Let's forget about Boogie for a minute. Let's talk about another group of investors buying the Orioles.
Cal, Gregg, Moose, the whole gang. Yeah. Imagine what would happen if they pooled their money and bought the club from Eli Jacobs, who has put up a for-sale sign.
Don't laugh. It isn't as preposterous as you think. Well, considering the Orioles' payroll, which is puny by baseball's steroid-inflated standards, it is indeed preposterous. But the finances wouldn't be so improbable elsewhere. Not improbable at all, in fact.
The Oakland A's, combined, will earn around $35 million this season. That's the game's highest payroll. It also is reportedly the amount of cash Jacobs put down when he bought the Orioles. He financed the rest.
So let's say the Orioles were still worth $70 million, as some teams are. Jose, Rickey, Eck and the A's would have no problem making the down payment. And with all those millionaires roaming the clubhouse -- more than a dozen -- they surely could arrange the financing.
They could buy the Orioles.
Maybe it is is a bit of a stretch right now, but don't miss the point: Baseball's salary escalation is creating a class of ultra-rich athletes capable of summoning the huge sums needed to, well, buy themselves.
(Certainly, if I were negotiating Cal Ripken's new contract, I would offer him a percentage of the team. It would be less than what he could rightfully demand of the Orioles in today's baseball economy, with him having the season he's having.)
You can almost see the day coming, can't you? Magic Johnson says he wants to buy a team. So does Walter Payton. And as wealthy as they are, they aren't making nearly what the top stars will make given another decade of salaries booming. (Future shock: Deion Sanders saying he wants to buy a team.)
So, it could happen. Let's say it did. Let's say, for the sake of discussion, that the Orioles did come up with the cash to make Jacobs an offer he couldn't refuse. What would happen if the players did indeed buy the team?
(I won't bring up the fact that baseball's leadership would move so quickly to prohibit such a development that they'd probably pull every muscle there is to pull.)
There would be positive developments, certainly.
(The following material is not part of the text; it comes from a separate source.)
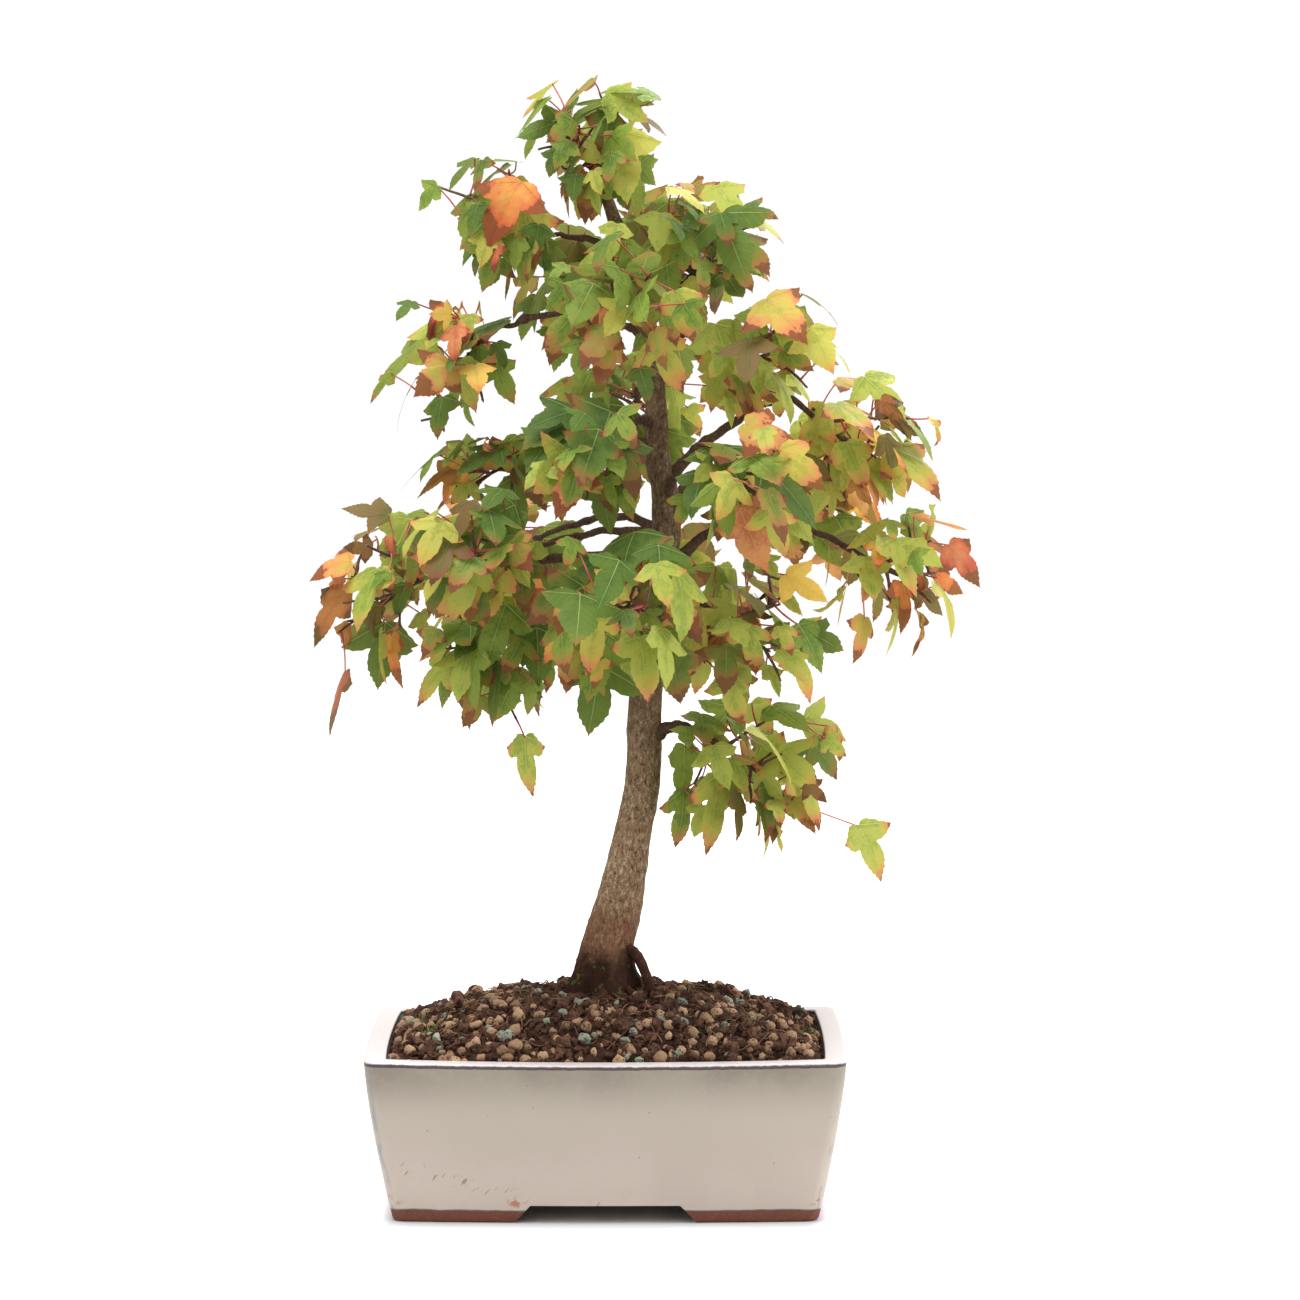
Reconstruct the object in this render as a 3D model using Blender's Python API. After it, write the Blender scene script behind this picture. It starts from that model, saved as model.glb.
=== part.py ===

It would be the end of the lockouts and strikes that drag the game down. How could the players lock themselves out? It would be a gymnastic feat, not to mention a political one. And could they picket themselves? What would the picket-line placards say, "I'm a jerk, I'm a jerk"?
(Actually, it would be the first time in labor history that strikers literally told the truth when they carried signs saying "I play hardball.")
It also would be the end of thehumorless, money-mongering contract negotiations that fill up the winter. How could you negotiate with yourself? The entire process would resemble a "Monty Python" skit.
Cal Jr.: "I want $6 million a year."
Cal Jr.: "Can't have it."
Cal Jr.: "But it's my money."
Cal Jr.: "Mine, too."
Actually, the entire process of compensating players might have to be overhauled. The players might have to accept smaller salaries in lieu of a percentage of the profits. To me, the best idea would be to lock them all in a room, give them each a rubber chicken and let them haggle over how much each should make. If a player asks for too much -- pow, rubber chickens rain.
Talk about a sporting event I would pay to see.
Making trades would be a tricky business, too. I'm not sure the team could stand to employ a general manager. What if he tried to send someone to Rochester? The player could fire him for insubordination. No, I'm not sure a GM would work.
So, who would make trades? Maybe the richest player. Maybe a really, really smart Rotisserie League guy could be brought in. (I know, I know, the phrase "smart Rotisserie League guy" is redundant.)
In any case, it certainly would be difficult to trade a guy who owns the team. (Actually, if the Orioles were really smart, they wouldn't buy themselves. They would buy the Red Sox and trade Roger Clemens to Baltimore.)
Managing would be a tricky business, too. You couldn't really tell the players what to do -- they'd be your boss. They could tell you what to do, if you get the drift. It probably would be better to hire a positive-thinking shrink to run around patting backs and cooing that the team is "looking swell."
George Orwell wrote about all this, of course. The animals running the farm. An experiment in anarchy. It certainly would XTC make for a different brand of baseball than that to which we're accustomed. Here is some of what we could expect if the players set all the rules:
* Pro wrestling shown on DiamondVision throughout the game
* Booing fans arrested
* Young autograph-seekers locked in a corral behind the outfield fence until an hour after the last out
* Reporters not allowed within 15 feet of players
* Women in the clubhouse (phrase edited)
* Daily managerial review sessions
* Adult autograph-seekers strung upside down by their toes from mezzanine
* Pre-game workout optional
Come to think of it, we might be better off even with a Steinbrenner. Certainly a Boogie.